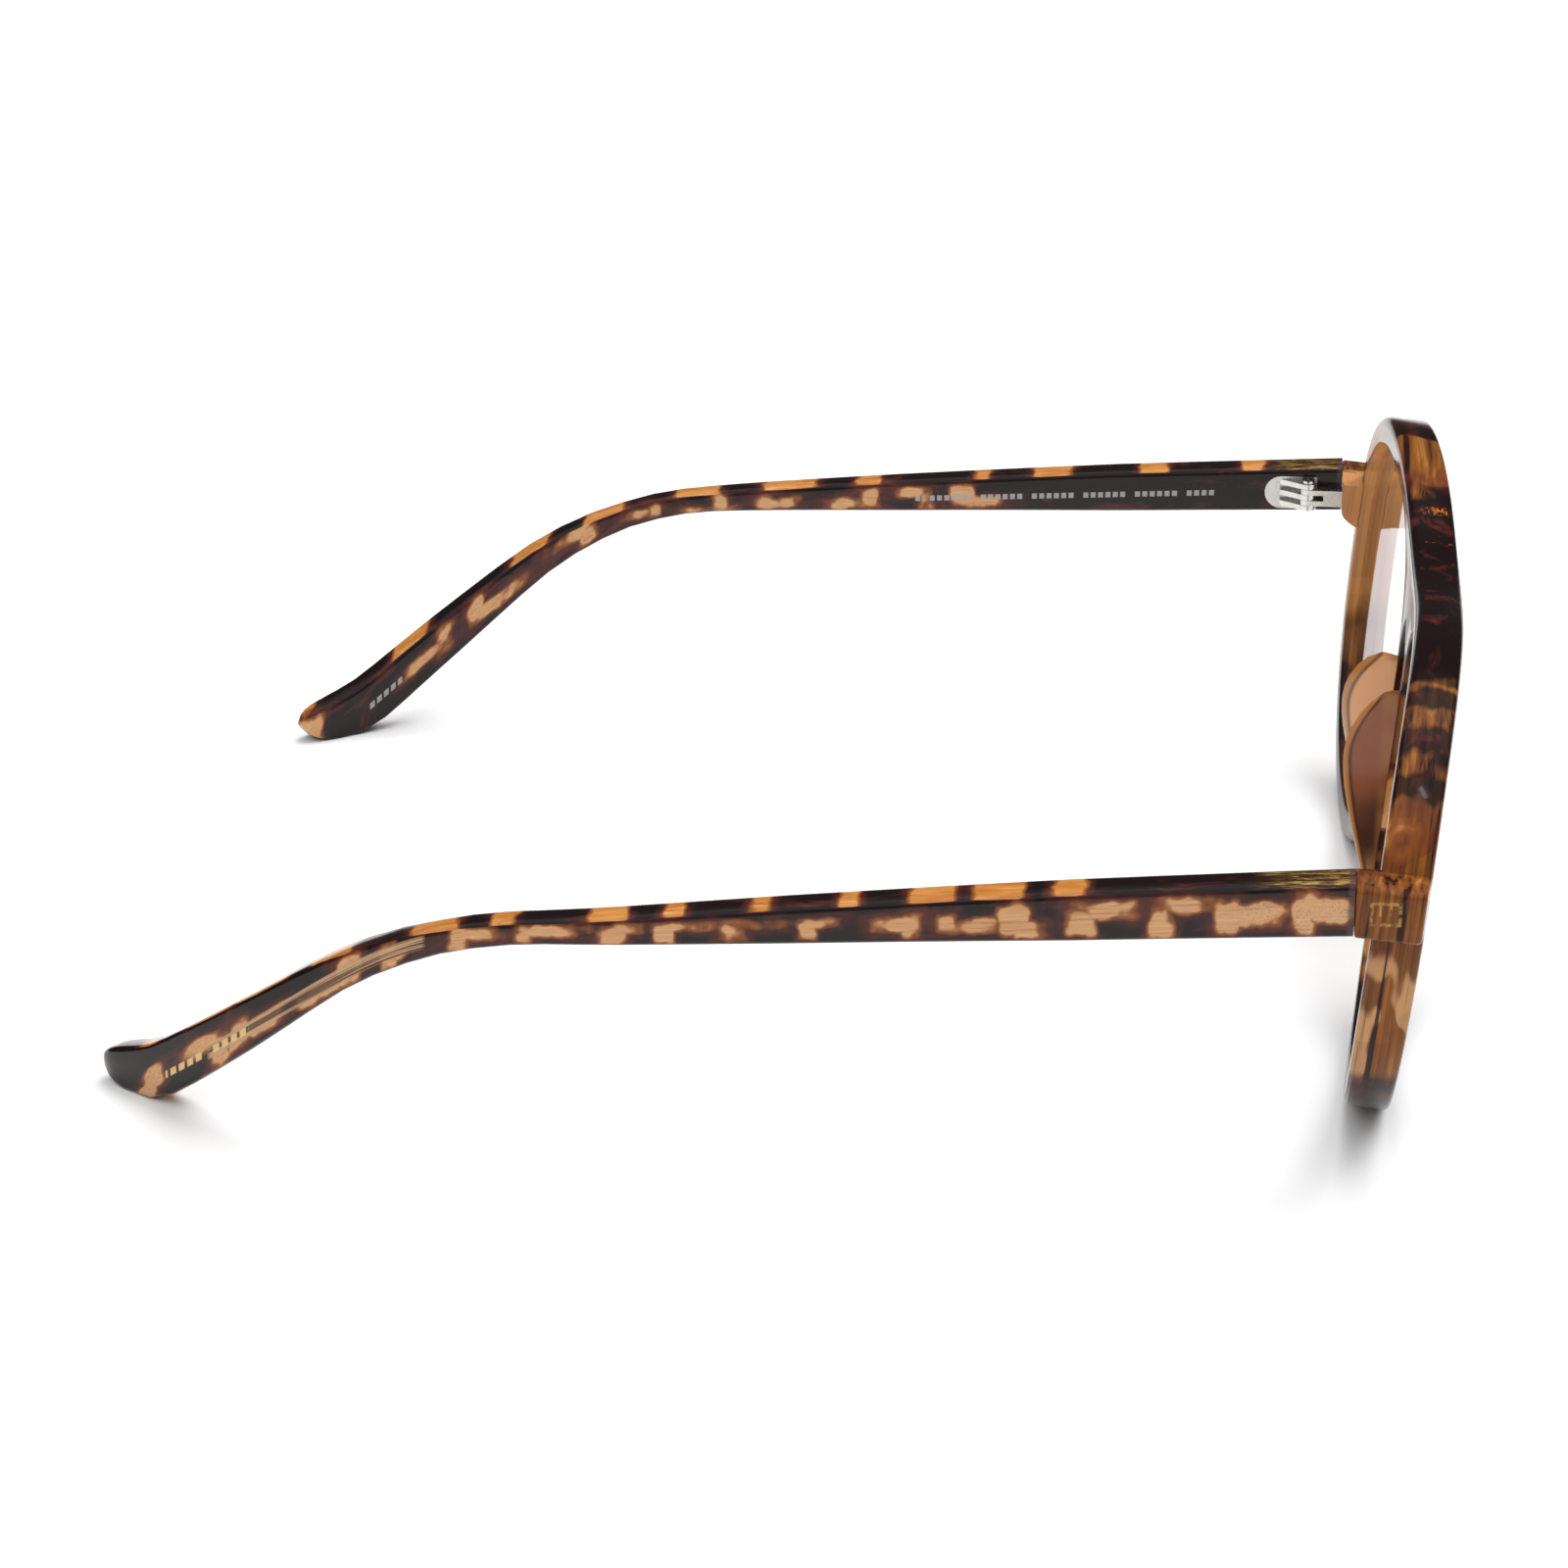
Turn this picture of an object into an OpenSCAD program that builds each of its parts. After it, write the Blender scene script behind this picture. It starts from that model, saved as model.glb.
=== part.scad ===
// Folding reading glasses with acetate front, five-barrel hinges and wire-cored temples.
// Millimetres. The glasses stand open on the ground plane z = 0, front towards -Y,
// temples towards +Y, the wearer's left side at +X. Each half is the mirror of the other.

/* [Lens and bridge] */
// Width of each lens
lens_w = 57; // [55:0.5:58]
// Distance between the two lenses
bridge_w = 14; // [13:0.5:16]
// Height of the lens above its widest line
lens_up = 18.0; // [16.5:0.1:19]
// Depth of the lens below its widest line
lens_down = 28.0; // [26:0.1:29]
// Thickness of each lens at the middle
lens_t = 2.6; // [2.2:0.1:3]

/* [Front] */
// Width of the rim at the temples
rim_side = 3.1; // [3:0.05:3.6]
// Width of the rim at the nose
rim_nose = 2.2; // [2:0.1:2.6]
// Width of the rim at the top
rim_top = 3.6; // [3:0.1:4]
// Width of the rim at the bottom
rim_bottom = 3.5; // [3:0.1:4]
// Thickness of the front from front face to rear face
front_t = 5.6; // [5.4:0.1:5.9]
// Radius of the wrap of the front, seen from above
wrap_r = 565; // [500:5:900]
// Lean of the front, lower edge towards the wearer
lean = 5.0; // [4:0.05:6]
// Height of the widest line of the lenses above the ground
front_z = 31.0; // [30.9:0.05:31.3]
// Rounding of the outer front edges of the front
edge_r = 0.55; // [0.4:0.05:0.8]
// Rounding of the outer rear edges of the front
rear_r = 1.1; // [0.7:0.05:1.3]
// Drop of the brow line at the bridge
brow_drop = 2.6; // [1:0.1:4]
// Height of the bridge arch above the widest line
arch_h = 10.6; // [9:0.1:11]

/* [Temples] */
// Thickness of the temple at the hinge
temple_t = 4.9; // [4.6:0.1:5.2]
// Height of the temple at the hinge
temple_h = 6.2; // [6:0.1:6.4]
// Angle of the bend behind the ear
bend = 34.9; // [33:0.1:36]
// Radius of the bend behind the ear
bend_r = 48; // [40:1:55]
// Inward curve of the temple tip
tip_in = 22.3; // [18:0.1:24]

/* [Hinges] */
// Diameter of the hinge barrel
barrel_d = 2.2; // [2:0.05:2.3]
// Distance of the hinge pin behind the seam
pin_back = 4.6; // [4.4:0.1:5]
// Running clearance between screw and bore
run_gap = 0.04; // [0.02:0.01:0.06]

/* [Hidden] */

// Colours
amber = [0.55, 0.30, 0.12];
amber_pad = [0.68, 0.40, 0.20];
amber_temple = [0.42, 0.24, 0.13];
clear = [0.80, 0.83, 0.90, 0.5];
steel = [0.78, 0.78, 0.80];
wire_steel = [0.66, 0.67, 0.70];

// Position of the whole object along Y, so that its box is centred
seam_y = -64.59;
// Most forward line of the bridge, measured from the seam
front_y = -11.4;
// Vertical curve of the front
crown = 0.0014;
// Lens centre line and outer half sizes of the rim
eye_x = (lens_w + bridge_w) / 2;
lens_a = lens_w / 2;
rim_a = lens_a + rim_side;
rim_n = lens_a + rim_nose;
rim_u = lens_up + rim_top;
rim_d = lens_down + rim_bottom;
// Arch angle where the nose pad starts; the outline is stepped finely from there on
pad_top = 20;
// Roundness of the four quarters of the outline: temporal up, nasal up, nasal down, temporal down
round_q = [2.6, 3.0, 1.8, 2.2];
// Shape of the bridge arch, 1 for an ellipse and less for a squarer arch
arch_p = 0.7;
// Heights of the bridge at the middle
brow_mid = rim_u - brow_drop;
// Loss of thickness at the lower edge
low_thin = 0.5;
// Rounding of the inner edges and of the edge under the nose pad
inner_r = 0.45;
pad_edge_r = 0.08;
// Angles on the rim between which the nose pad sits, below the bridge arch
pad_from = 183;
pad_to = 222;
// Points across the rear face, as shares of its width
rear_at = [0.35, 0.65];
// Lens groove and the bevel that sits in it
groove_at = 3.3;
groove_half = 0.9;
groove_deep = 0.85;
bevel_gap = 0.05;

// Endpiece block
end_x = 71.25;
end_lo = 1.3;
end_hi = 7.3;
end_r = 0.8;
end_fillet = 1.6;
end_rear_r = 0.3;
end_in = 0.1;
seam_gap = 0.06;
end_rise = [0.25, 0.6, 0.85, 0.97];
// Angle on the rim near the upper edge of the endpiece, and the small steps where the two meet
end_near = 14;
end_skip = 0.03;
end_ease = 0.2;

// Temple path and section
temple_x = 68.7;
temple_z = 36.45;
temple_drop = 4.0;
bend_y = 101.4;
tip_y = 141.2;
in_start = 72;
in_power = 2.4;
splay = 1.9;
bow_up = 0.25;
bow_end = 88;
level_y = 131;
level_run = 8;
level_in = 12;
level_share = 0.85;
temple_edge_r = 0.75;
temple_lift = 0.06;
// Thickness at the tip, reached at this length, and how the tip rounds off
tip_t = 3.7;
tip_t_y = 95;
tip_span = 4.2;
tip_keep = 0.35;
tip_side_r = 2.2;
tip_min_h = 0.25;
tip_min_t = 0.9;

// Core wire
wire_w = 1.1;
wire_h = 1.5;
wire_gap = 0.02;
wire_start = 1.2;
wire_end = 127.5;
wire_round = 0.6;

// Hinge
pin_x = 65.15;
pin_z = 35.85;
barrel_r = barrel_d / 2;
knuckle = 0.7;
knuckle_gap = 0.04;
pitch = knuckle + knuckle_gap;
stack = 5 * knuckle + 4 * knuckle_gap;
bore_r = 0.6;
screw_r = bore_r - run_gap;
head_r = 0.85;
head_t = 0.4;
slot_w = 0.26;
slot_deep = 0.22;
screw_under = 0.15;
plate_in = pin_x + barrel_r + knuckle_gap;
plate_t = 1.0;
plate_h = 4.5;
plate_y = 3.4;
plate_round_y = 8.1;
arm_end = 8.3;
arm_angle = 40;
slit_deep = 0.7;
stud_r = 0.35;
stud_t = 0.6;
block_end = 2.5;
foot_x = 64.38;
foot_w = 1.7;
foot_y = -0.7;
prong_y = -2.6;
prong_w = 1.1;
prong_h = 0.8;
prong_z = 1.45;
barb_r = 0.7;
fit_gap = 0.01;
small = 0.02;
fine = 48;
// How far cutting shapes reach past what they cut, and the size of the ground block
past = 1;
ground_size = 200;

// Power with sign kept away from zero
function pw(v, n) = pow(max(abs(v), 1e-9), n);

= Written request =
Pick out each line containing the string "this" and copy it.

= Task response =
Turn this picture of an object into an OpenSCAD program that builds each of its parts. After it, write the Blender scene script behind this picture. It starts from that model, saved as model.glb.
// Thickness at the tip, reached at this length, and how the tip rounds off